This solution provides two keys:

  • line and
  • line default font.

The line key accepts its argument either with : or without :. If the colon is given, the value is simply forwarded to the internal @line key which uses the part before the colon as a font argument (which hopefully set \baselineskip correctly. The part after the : is the line number, 1 being the bottom line.
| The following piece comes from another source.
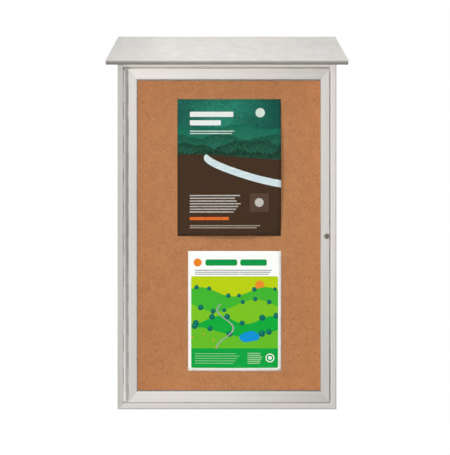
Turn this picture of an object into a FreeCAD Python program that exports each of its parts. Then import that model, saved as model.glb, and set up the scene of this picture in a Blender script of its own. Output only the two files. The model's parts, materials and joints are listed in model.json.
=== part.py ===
"""Lockable notice board: a wall case of plastic lumber with a sloping roof and a glazed, locked door.

Millimetres. X runs to the viewer's right, Y runs back to the wall and Z is up. The origin is in
the wall's plane, at the middle of the case's width and height, where the four wall bolts centre.
The door is shut and its lock is open, with the cam upright.
"""

import FreeCAD
import Part
import Sketcher

import math
import os
import re

# The driving sizes. Each stands alone; what fits to a piece takes its size from that piece.
SIZES = {
    # case boards
    "box_width": 660.4,
    "box_height": 1050,
    "box_depth": 139.7,
    "board_thick": 18,
    "board_round": 3,
    "board_ease": 5,
    # roof sheet, its two cleats and its rear rail
    "roof_slope": 38.5,
    "roof_thick": 12.7,
    "roof_side_overhang": 28,
    "roof_front_overhang": 25,
    "roof_round": 1.2,
    "eave_round": 3.5,
    "cleat_side": 19.05,
    "cleat_front_inset": 38,
    "cleat_rear_inset": 34,
    "rear_rail_height": 38,
    # wall rails, back panel, tack board and wall bolts
    "wall_rail_height": 64,
    "panel_thick": 6.35,
    "backer_thick": 12.7,
    "cork_thick": 3.2,
    "panel_fit": 0.5,
    "bolt_inset_side": 32.2,
    "bolt_inset_end": 29,
    "bolt_hole_dia": 6.6,
    "bolt_access_dia": 12,
    "tack_inset": 7,
    # sheets on the cork: size and middle
    "paper_thick": 0.6,
    "poster_width": 332,
    "poster_height": 439,
    "poster_across": 7.3,
    "poster_up": 216.3,
    "flyer_width": 299,
    "flyer_height": 385,
    "flyer_across": 24.8,
    "flyer_up": -244.6,
    # door frame and the gaps round it
    "stile_width": 26,
    "rail_width": 32.5,
    "member_thick": 19.05,
    "member_round": 3,
    "gap_top": 5,
    "gap_bottom": 3,
    "gap_lock": 3,
    "lip_thick": 8,
    "rebate_width": 8,
    # glazing: the tape stands above the lower rail's lip
    "pane_thick": 3,
    "pane_fit": 1,
    "tape_thick": 1,
    "tape_width": 6,
    "tape_sill": 10,
    "bead_fit": 0.2,
    "bead_setback": 1,
    # stops and seal behind the door
    "stop_width": 16,
    "stop_thick": 12,
    "seal_width": 8,
    "seal_thick": 3,
    "seal_clear": 0.3,
    "lock_space": 32,
    # continuous hinge in the gap between the side board and the door, its knuckles at the pitch
    # nearest to this one that fills the leaves
    "hinge_gap": 15,
    "knuckle_dia": 12.7,
    "knuckle_pitch": 50,
    "knuckle_clear": 0.5,
    "hinge_proud": 1,
    "hinge_end": 5,
    "leaf_thick": 3,
    "leaf_width": 19,
    "leaf_clear": 0.9,
    "leaf_screw_line": 13,
    "pin_dia": 6.3,
    "pin_clear": 0.1,
    # cam lock
    "lock_inset": 9,
    "lock_drop": 3,
    "head_dia": 18,
    "head_rise": 2.5,
    "head_round": 1.8,
    "barrel_dia": 14,
    "barrel_length": 25.5,
    "barrel_clear": 0.1,
    "plug_dia": 10,
    "plug_head_dia": 12,
    "plug_head_depth": 2,
    "turn_clear": 0.15,
    "key_width": 1.8,
    "key_height": 7.5,
    "key_depth": 14,
    "washer_dia": 20,
    "washer_thick": 0.8,
    "nut_corner_dia": 20.4,
    "nut_thick": 4,
    "cam_thick": 2,
    "cam_width": 12.7,
    "cam_hub_dia": 16,
    "cam_reach": 21,
    "cam_clear": 0.4,
    "cam_square": 7,
    "cam_square_clear": 0.1,
    # keeper over the mortise that the cam enters
    "keeper_length": 60,
    "keeper_width": 18,
    "keeper_thick": 1.5,
    "keeper_land": 9.5,
    "keeper_slot_width": 6,
    "keeper_screw_edge": 4.5,
    "mortise_depth": 10.8,
    # screws; screw_bite is the share of the last piece's thickness that a screw enters
    "screw_clear": 0.1,
    "screw_bite": 0.68,
    "case_screw_dia": 4.2,
    "case_screw_head": 8.4,
    "case_screw_length": 50,
    "case_screw_edge": 25,
    "door_screw_length": 45,
    "wood_screw_dia": 3.5,
    "wood_screw_head": 6.8,
    "cleat_screw_edge": 12,
    "leaf_screw_length": 16,
    "bead_screw_dia": 2.9,
    "bead_screw_head": 5.4,
    "bead_screw_length": 19,
    "tack_screw_head": 10,
    "tack_screw_rise": 2,
    "cam_screw_length": 10,
    "screw_edge": 60,
}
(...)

Isn’t the colon present the value of line default font will be forwarded to @line and will be used as the font-argument.

Code

\documentclass[tikz,convert=false]{standalone}
\makeatletter
\tikzset{
  line default font/.initial=\normalsize,
  line/.code=\pgfutil@in@{:}{#1}%
    \ifpgfutil@in@
      \pgfkeysalso{@line={#1}}\else
      \pgfkeysalso{@line={\pgfkeysvalueof{/tikz/line default font}:#1}}%
    \fi,
  @line/.code args={#1:#2}{% internal
    \begingroup
      #1%
      \pgfutil@tempcnta#2\relax
      \advance\pgfutil@tempcnta-1\relax
      \pgf@xa\pgfutil@tempcnta\baselineskip\relax
      \pgfmath@returnone\pgf@xa
    \endgroup
    \pgftransformshift{\pgfqpoint{0pt}{\pgfmathresult pt}}%
  }
}
\begin{document}
\begin{tikzpicture}
    \node[align=right, font=\small, draw=lightgray] (n1) {BL\\ BLB};
    \draw[->] ([line=\small:2,xshift=1cm] n1.base east) -- ++(0:8pt)
                                        node[at end,anchor=base west] (n2) {Line 2};
    \draw[<-] ([line=1,       xshift=1cm] n1.base east) -- ++(0:8pt)
                                            node[at end,anchor=base west] (n3) {Line 1};
    \tikzset{line default font=\small, radius=.6pt}
    \fill ([line=1] n1.base west) circle[]
          ([line=2] n1.base west) circle[] [red];
    \fill ([line=1] n1.base)      circle[]
          ([line=2] n1.base)      circle[];
    \fill ([line=1] n1.text)      circle[]
          ([line=2] n1.text)      circle[] [blue];
    \fill ([line=1] n1.base east) circle[]
          ([line=2] n1.base east) circle[] [green];
\end{tikzpicture}
\end{document}

Output

enter image description here

Sophisticated solution

This solution includes:

  • the save baseline key that saves the \baselineskip length at the end of the node in a macro (it might be helpful to include this style in the every node style);

  • an addition to the explicit node coordinate system in the form of the line key (it checks whether save baseline has been used on the node); and

  • an addition to the implicit node coordinate. The line is separated from the anchor by the character ' (it is not possible to use : or ,, it could be possible to use . again).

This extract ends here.